━━━ Data excerpts ━━━

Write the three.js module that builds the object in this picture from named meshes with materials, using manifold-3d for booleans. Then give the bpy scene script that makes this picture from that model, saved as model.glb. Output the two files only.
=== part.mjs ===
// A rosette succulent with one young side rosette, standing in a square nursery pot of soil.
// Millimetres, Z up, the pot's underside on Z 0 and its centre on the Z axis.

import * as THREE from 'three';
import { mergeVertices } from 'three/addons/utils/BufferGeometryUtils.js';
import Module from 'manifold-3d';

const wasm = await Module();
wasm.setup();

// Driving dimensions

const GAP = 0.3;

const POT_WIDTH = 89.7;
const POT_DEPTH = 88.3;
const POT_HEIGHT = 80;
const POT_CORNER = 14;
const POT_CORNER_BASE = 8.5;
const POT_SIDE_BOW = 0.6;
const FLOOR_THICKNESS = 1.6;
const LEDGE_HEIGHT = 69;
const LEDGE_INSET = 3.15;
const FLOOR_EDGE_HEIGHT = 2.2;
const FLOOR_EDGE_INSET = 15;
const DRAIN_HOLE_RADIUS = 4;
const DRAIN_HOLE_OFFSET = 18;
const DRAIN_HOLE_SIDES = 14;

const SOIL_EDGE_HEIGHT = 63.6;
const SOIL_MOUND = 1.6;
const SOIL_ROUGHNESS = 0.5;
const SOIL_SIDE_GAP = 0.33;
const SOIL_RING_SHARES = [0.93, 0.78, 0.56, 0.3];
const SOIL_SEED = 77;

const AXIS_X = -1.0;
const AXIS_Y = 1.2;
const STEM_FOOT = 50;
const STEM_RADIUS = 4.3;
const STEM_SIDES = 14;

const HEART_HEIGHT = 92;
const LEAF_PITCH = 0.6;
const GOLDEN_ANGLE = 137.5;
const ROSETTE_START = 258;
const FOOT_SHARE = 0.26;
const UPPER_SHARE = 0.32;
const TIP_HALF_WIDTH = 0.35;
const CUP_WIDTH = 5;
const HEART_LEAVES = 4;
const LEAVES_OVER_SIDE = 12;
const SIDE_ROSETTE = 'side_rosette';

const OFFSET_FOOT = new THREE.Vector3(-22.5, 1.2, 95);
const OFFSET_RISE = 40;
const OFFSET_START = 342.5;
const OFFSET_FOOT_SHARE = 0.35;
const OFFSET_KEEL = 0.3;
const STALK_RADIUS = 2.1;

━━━
━━━ Data excerpts ━━━

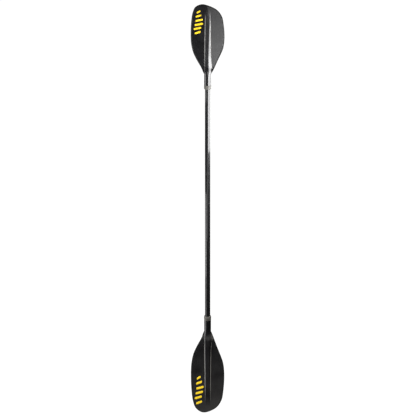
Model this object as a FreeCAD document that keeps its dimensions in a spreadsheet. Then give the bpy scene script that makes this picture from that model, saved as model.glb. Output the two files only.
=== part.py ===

━━━

| What to work on |
Starting with the line with "Write the three.js" and ending with the line with "const GAP = 0.3;", extract every line exactly and nothing outside that span.

| Written solution |
Write the three.js module that builds the object in this picture from named meshes with materials, using manifold-3d for booleans. Then give the bpy scene script that makes this picture from that model, saved as model.glb. Output the two files only.
=== part.mjs ===
// A rosette succulent with one young side rosette, standing in a square nursery pot of soil.
// Millimetres, Z up, the pot's underside on Z 0 and its centre on the Z axis.

import * as THREE from 'three';
import { mergeVertices } from 'three/addons/utils/BufferGeometryUtils.js';
import Module from 'manifold-3d';

const wasm = await Module();
wasm.setup();

// Driving dimensions

const GAP = 0.3;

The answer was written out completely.